Filed under: Kids and Life — jenny @ 6:19 pm

This post stirred up a lot of mombast (you know…like bombast; sue me, I watched Motherhood with Uma Thurman yesterday and it made me think of all the cute ways “mom” can be worked into otherwise adult vocabulary). Anyway, for examples thereof, read the comments.

It’s funny because what the piece made me think more than anything is not that Jennifer is wrong for wanting Lily to have the Best Party Ever at the Little Gym (or egads, American Girl). Still less that Lulu is wrong for depriving Prince of goody bags, which after all probably account for at least a fractional amount of our excess carbon footprint.

But that *everyone* is wrong for seeing either choice as wrong or right.

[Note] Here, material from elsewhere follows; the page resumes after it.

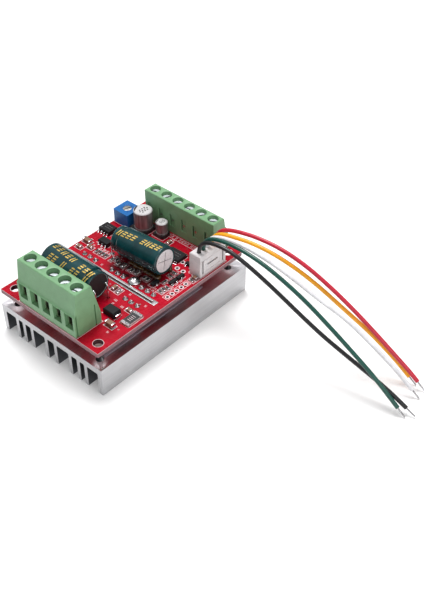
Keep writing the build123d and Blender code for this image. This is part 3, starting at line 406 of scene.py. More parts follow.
def wire_finish(name, colour):
    """Extruded insulation: satin, with a faint drawn grain."""
    finish = Finish(name, Coat_Weight=0.15, Coat_Roughness=0.2, Specular_IOR_Level=0.5)
    shade = finish.range(finish.noise(2.5 * MM, detail=3), 0, 1)
    finish.drive("Base Color", finish.mix(shade, faded(colour, 0.82), colour))
    finish.drive("Roughness", finish.range(finish.noise(0.6 * MM), 0.3, 0.45))
    finish.bump(finish.noise(1.4 * MM, detail=1), 0.006 * MM)
    return finish


WIRE_COLOURS = {
    "black": srgb(24, 24, 27),
    "green": srgb(6, 78, 66),
    "white": srgb(240, 239, 242),
    "yellow": srgb(250, 172, 12),
    "red": srgb(202, 30, 58),
}
MATERIALS = {
    "aluminium": aluminium_finish(),
    "board": board_finish(),
    "sleeve": sleeve_finish(),
    "solder": solder_finish(),
    "thermal_pad": plastic("thermal_pad", srgb(150, 140, 150), 0.7),
    "tinned_bar": bar_finish(),
    "black_epoxy": plastic(
        "black_epoxy", srgb(20, 20, 23), 0.52, grain=0.12 * MM, relief=0.006 * MM, Specular_IOR_Level=0.22
    ),
    "tinned_lead": metal("tinned_lead", srgb(224, 224, 228), 0.2),
    "zinc_steel": slot_shaded_metal(
        "zinc_steel", srgb(226, 230, 238), 0.42,
        (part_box("front_screw_1")[1].z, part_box("rear_screw_1")[1].z), spread=0.12,
    ),
    "nylon_bushing": plastic("nylon_bushing", srgb(222, 218, 206), 0.45),
    "terminal_green": plastic(
        "terminal_green", srgb(120, 166, 122), 0.45, grain=0.2 * MM, relief=0.005 * MM,
        Subsurface_Weight=0.08, Subsurface_Radius=(0.0006, 0.001, 0.0006), Subsurface_Scale=1.0,
    ),
    "nickel_brass": metal("nickel_brass", srgb(206, 200, 184), 0.3),
    "can_aluminium": can_finish(),
    "vent_face": vent_finish(),
    "seal_rubber": plastic("seal_rubber", srgb(20, 20, 22), 0.6, relief=0.01 * MM),
    "black_plastic": plastic("black_plastic", srgb(22, 22, 24), 0.4),
    "trimmer_blue": plastic("trimmer_blue", srgb(12, 100, 170), 0.4, Specular_IOR_Level=0.35),
    "rotor_metal": slot_shaded_metal(
        "rotor_metal", srgb(226, 222, 216), 0.34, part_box("trimmer_rotor")[1].z
    ),
    "connector_white": plastic(
        "connector_white", srgb(216, 211, 212), 0.38, relief=0.003 * MM,
        Subsurface_Weight=0.15, Subsurface_Radius=(0.001, 0.001, 0.001), Subsurface_Scale=1.0,
    ),
    "resistor_black": chip_finish("resistor_black", srgb(30, 30, 33), srgb(214, 210, 204)),
    "ceramic_brown": chip_finish("ceramic_brown", srgb(128, 92, 72), srgb(112, 78, 60)),
    "silkscreen": ink_finish("silkscreen", srgb(232, 208, 212), stained_and_shaded=True),
    "dark_ink": ink_finish("dark_ink", srgb(26, 26, 30)),
    "grey_ink": ink_finish("grey_ink", srgb(96, 94, 96)),
    "dial_ink": ink_finish("dial_ink", srgb(16, 44, 112)),
    "gold_foil": gold_foil_finish(),
    "glue": glue_finish(),
}
for wire_name, wire_colour in WIRE_COLOURS.items():
    MATERIALS[f"wire_{wire_name}"] = wire_finish(f"wire_{wire_name}", wire_colour)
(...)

It’s something unique to our generation that keeps couching things in these terms. Good and bad. Which really translates into good for the kids, or bad for the kids, of course.

Either we’re congratulating ourselves on throwing the best party–or teaching Moomba the right values–or else we’re guilting ourselves into thinking that whatever choice we make, it will be wrong and our kids (who else?) will suffer for it.

Well, maybe someone will suffer. But it won’t be the kids, sick, happy and stuffed full.

It will be the moms and dads who totter beneath a stack of pizzas higher than a small building. Or scrambling to fill the goody bags, clean up the wilted leftovers of balloons, and scrape cake gunk off carpet, shoes, and teeth.

I say, throw a party if you enjoy doing so. If this is a yearly rite you’d like to give your kids. And, secondarily, if the kid in question enjoys it. If you or he would prefer something different, that’s good, too.

More importantly, let’s stop worrying if what we did was the exact right thing.

Birthdays will come every year. Party or no, we’re all getting older. That will go down a little easier if we give each other a break.






January 21, 2010

I pledge allegiance…to the book

Filed under: The Writing Life — jenny @ 10:16 pm

What do we think about this?

On the one hand, I’m all, Yay! I love books. The beauty of the cover, the smell, the blah blah blah, you’ve seen this list before, except right now I want to go back and delete the blah blah part because something in me shrinks from being even passingly irreverent about the great thing that is Book.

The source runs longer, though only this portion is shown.